We talked about how data science is about the exploration of data, and we have tools readily available to enable us to jump into it head on.
One of the technologies we use is called Spark, which is a development platform and computational engine for cluster computing. We run analyses using Spark. Within Spark, there are also software capabilities that allow us to do something new with data: real-time processing of data analyses. For example, if you are writing out a mathematical formula, say 7+8, instead of having to run the command like you would do with some software programs typically, Spark will automatically calculate the answer for you and display it on the screen. Imagine building a complicated mathematical model where each portion is computed automatically! It saves a lot of time and allows you to catch any errors as you go.
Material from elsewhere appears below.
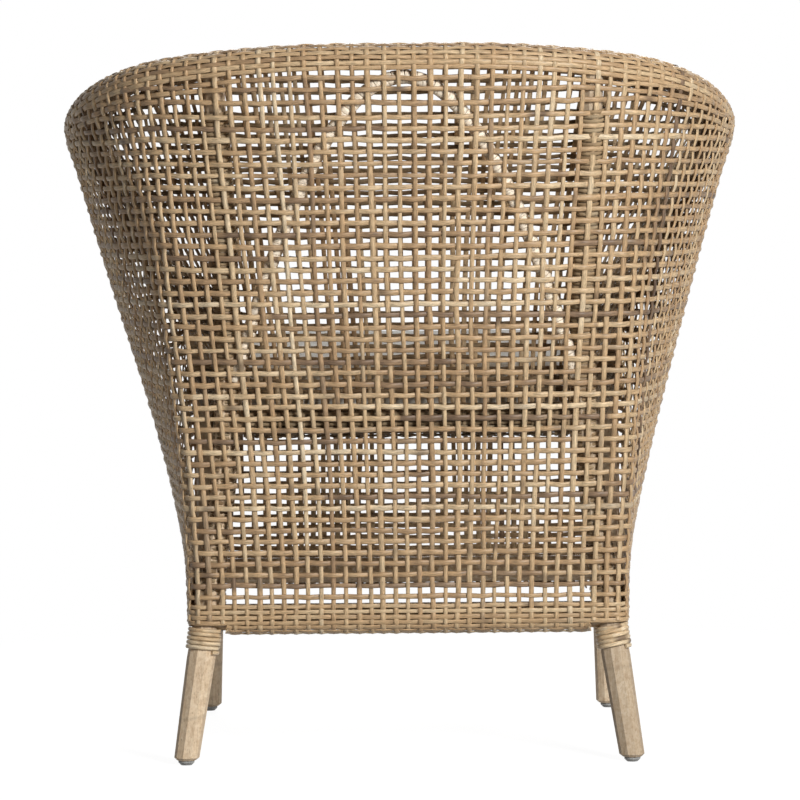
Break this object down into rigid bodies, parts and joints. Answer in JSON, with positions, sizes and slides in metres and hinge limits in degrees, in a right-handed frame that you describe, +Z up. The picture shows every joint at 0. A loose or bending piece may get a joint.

This capability within Spark is called REPL (Read, Evaluate, Print Loop). For the geeks in the house, it is what we call an interactive shell.
Traditional computing programs requires you to build code and formulas, execute it, run it, then review the output. With REPL, for every command you input, it processes it, which generates more immediate value, and it's more fun to work with it because of the interactive factor.
Tools like this has made it easier to do data exploration because it assists you discover interesting nuggest of information immediately. This is very helpful if you’re not sure what you’re looking for, as it happens in exploration.
It enables you to try out processes, since it gives you the output right away. You can examine if its usable, put other parameters in place, execute what you're looking for, eventually creating a program that runs the code and formulas you just tested along the process.
It makes data scientists like us very happy because it cuts time and makes our job more efficient!